女生们的关注很快就注意到报纸一角的耿謦,这倒是引起了工藤新一的不满,虽然很不想承认,但昨天的案子耿謦一眼就看破了真相,可他就是不说。
“我不过一介闲人,名利要了也无用处。”
耿謦他琢磨不透,工藤新一总感觉他对这个世界生无可恋,除了疲倦他甚至无法从对方身上感知到任何情绪,唯一能看出的温柔都是藏在细节里的。
去公安局给耿謦做笔录的警员不知道为什么很急张,犹犹豫豫的看着就让人觉得很火的,耿謦笑着让对方放松心态,就当随便聊聊。
他全程都在盯着,耿謦很有转移话题的天赋,笔录做完后那个警员明显轻松了不少,如果不是碍于时间他估计还想拉着耿謦在继续聊下去。
“啊!痛…”
工藤新一吃痛的回过头,自己的青梅生气的一手提着手提包,一手提着空手道服。
“干嘛像个笨蛋一样站在这里发呆?”
“小兰,你还记得那天我们遇到的耿謦先生吗?”
说起耿謦,毛利兰的印象十分深刻,鎏金色眸子倏然睁开,艳红的眼线,及腰的麻花辫,左耳上带着耳饰,明明笑起来很好看却总是很悲伤的看着任何人。
“我记得,明明笑起来很好看,可他给我的感觉很悲伤,明明很难过,却还是温柔的想要别人笑。”
“你问这个做什么?”
“昨天我破的案子,死者与他有些渊源,死者的弟弟害耿謦出了车祸,失去了保送名额,自己却考上了。”
“那不是对他很不公平吗?”
“是啊!据说在那以后他失去了出国见外婆最后一面的机会。”
警员的话在脑海里浮现,耿謦是被他的父亲扔进精神病院的,他的母亲在知道他进ICU奄奄一息的时候,也没有选择回来看他,只顾着忙自己母亲的葬礼,大抵是恨他的。
一路上两个人都没有说话,毛利兰也没有为工藤新一抛下自己去破案的事情生气,比起这个,耿謦的事反而更叫他们上心。
“耿謦先生,您怎么在这?”
工藤新一呆愣的看着站在博士旁边的耿謦,对方狐疑的皱着眉头,像是在思考什么。
“请问,您是哪位?”
“不是!耿謦先生,我是工藤新一,昨天晚上我们才见过的。”
脑海里传来一阵刺痛,耿謦捂着额头,他想起来了,自己明明是答应那个人来赴约的,怎么跑这儿来了?
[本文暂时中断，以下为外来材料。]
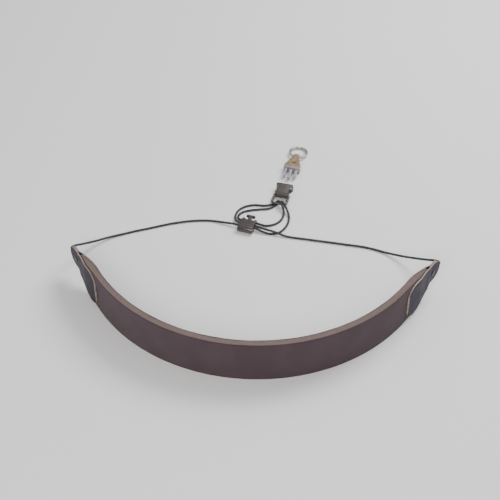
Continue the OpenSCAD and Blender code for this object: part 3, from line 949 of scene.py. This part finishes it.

又是一阵刺痛,是那个人放他鸽子了,他觉得很火大,自己就想着回别墅,结果刚好看见这个白发苍苍的白大褂老人受伤了,出于医生的本能就那么凑上去帮了一把。
“抱歉,我忘了。”
“没事的,耿謦先生也住在这附近吗?”
工藤新一转移话题,他知道耿謦有健忘症,但健忘症并不属于精神病,可如果多次健忘,经提醒也不能想起来就有问题了,至少耿謦还能想起来,就是过程有些痛苦。